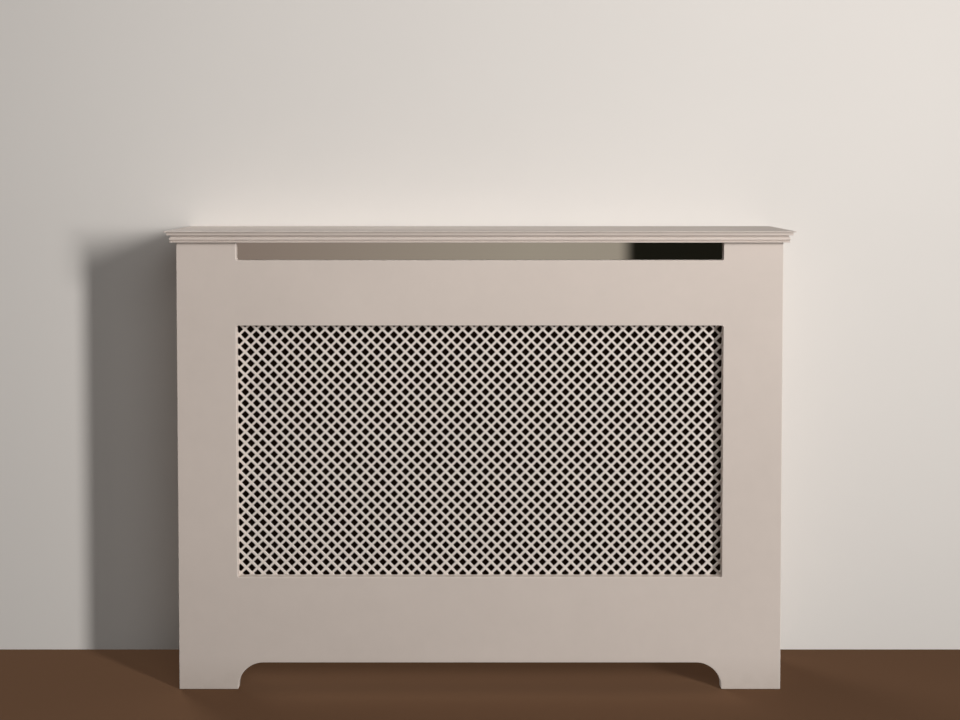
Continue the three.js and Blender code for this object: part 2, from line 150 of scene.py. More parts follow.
def makePaintGroup():
    # sprayed board paint: cloudy tone, fine orange peel, arrises painted lighter as rubbed paint and painted
    # highlight, and a foot that is darker towards the floor
    tree, given, result = startGroup("sprayedPaint", [
        ("Paint", "NodeSocketColor", (0.6, 0.5, 0.45, 1)),
        ("Rubbed And Highlit", "NodeSocketColor", (0.7, 0.6, 0.55, 1)),
        ("Gloss Spread", "NodeSocketFloat", 0.06),
        ("Peel Scale", "NodeSocketFloat", 900.0),
    ], [("Color", "NodeSocketColor"), ("Roughness", "NodeSocketFloat"), ("Height", "NodeSocketFloat")])
    place = addNode(tree, "ShaderNodeTexCoord").outputs["Object"]
    cloud = addNoise(tree, place, 3.1, 3.0, Roughness=0.55)
    mottle = addNoise(tree, place, 46.0, 3.0, Roughness=0.6)
    peel = addNoise(tree, place, given["Peel Scale"], 2.0)
    tone = addRange(tree, cloud, (0.3, 0.7), (0.965, 1.03))
    fleck = addRange(tree, mottle, (0.3, 0.7), (0.988, 1.01))
    toned = addNode(tree, "ShaderNodeVectorMath", {
        0: given["Paint"], "Scale": addMath(tree, "MULTIPLY", tone, fleck)}, operation="SCALE").outputs[0]
    # arrises take the lighter colour: partly rubbed paint, partly a painted highlight where a rounded edge
    # catches the light
    arris = addNode(tree, "ShaderNodeAttribute", attribute_name="arris").outputs["Fac"]
    wornAndHighlit = addTint(tree, addMath(tree, "MULTIPLY", arris, mottle), toned, given["Rubbed And Highlit"])
    # darker in blotches towards the floor
    height = addNode(tree, "ShaderNodeSeparateXYZ", {"Vector": place}).outputs["Z"]
    low = addRange(tree, height, (0.0, 0.06), (0.5, 0.0))
    darkerLow = addTint(tree, addMath(tree, "MULTIPLY", low, mottle), wornAndHighlit, (0.33, 0.27, 0.22))
    spread = addMath(tree, "MULTIPLY", mottle, given["Gloss Spread"])
    rough = addMath(tree, "ADD", spread, 0.58)
    tree.links.new(darkerLow, result["Color"])
    tree.links.new(rough, result["Roughness"])
    tree.links.new(peel, result["Height"])
    return tree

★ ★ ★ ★

=== AIM ===
Write down the full listing again, exactly.

=== WRITTEN SOLUTION ===
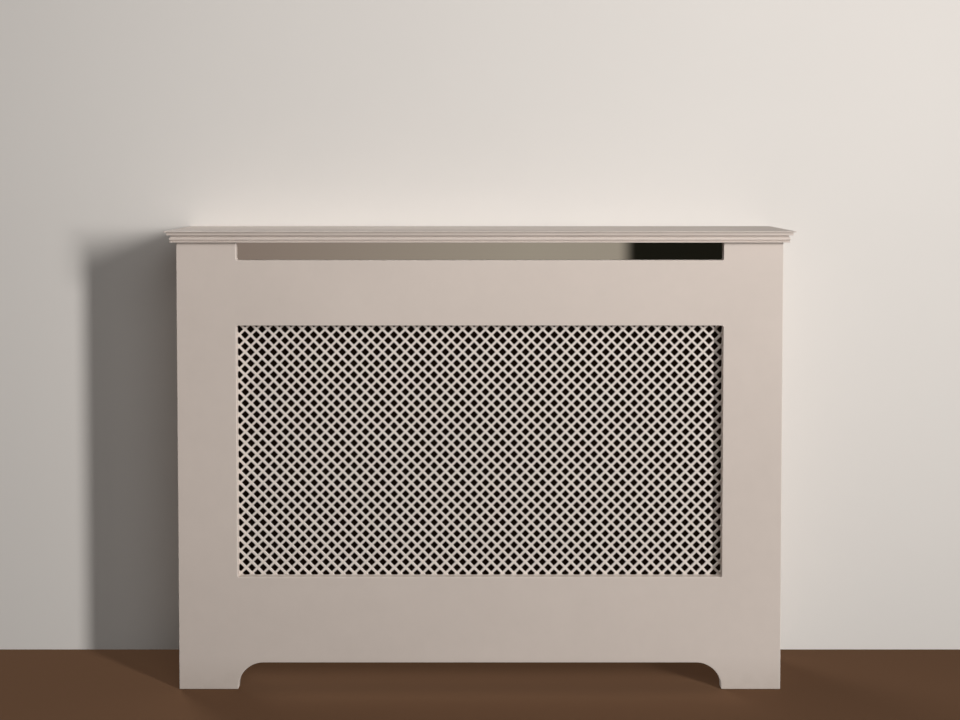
Continue the three.js and Blender code for this object: part 2, from line 150 of scene.py. More parts follow.
def makePaintGroup():
    # sprayed board paint: cloudy tone, fine orange peel, arrises painted lighter as rubbed paint and painted
    # highlight, and a foot that is darker towards the floor
    tree, given, result = startGroup("sprayedPaint", [
        ("Paint", "NodeSocketColor", (0.6, 0.5, 0.45, 1)),
        ("Rubbed And Highlit", "NodeSocketColor", (0.7, 0.6, 0.55, 1)),
        ("Gloss Spread", "NodeSocketFloat", 0.06),
        ("Peel Scale", "NodeSocketFloat", 900.0),
    ], [("Color", "NodeSocketColor"), ("Roughness", "NodeSocketFloat"), ("Height", "NodeSocketFloat")])
    place = addNode(tree, "ShaderNodeTexCoord").outputs["Object"]
    cloud = addNoise(tree, place, 3.1, 3.0, Roughness=0.55)
    mottle = addNoise(tree, place, 46.0, 3.0, Roughness=0.6)
    peel = addNoise(tree, place, given["Peel Scale"], 2.0)
    tone = addRange(tree, cloud, (0.3, 0.7), (0.965, 1.03))
    fleck = addRange(tree, mottle, (0.3, 0.7), (0.988, 1.01))
    toned = addNode(tree, "ShaderNodeVectorMath", {
        0: given["Paint"], "Scale": addMath(tree, "MULTIPLY", tone, fleck)}, operation="SCALE").outputs[0]
    # arrises take the lighter colour: partly rubbed paint, partly a painted highlight where a rounded edge
    # catches the light
    arris = addNode(tree, "ShaderNodeAttribute", attribute_name="arris").outputs["Fac"]
    wornAndHighlit = addTint(tree, addMath(tree, "MULTIPLY", arris, mottle), toned, given["Rubbed And Highlit"])
    # darker in blotches towards the floor
    height = addNode(tree, "ShaderNodeSeparateXYZ", {"Vector": place}).outputs["Z"]
    low = addRange(tree, height, (0.0, 0.06), (0.5, 0.0))
    darkerLow = addTint(tree, addMath(tree, "MULTIPLY", low, mottle), wornAndHighlit, (0.33, 0.27, 0.22))
    spread = addMath(tree, "MULTIPLY", mottle, given["Gloss Spread"])
    rough = addMath(tree, "ADD", spread, 0.58)
    tree.links.new(darkerLow, result["Color"])
    tree.links.new(rough, result["Roughness"])
    tree.links.new(peel, result["Height"])
    return tree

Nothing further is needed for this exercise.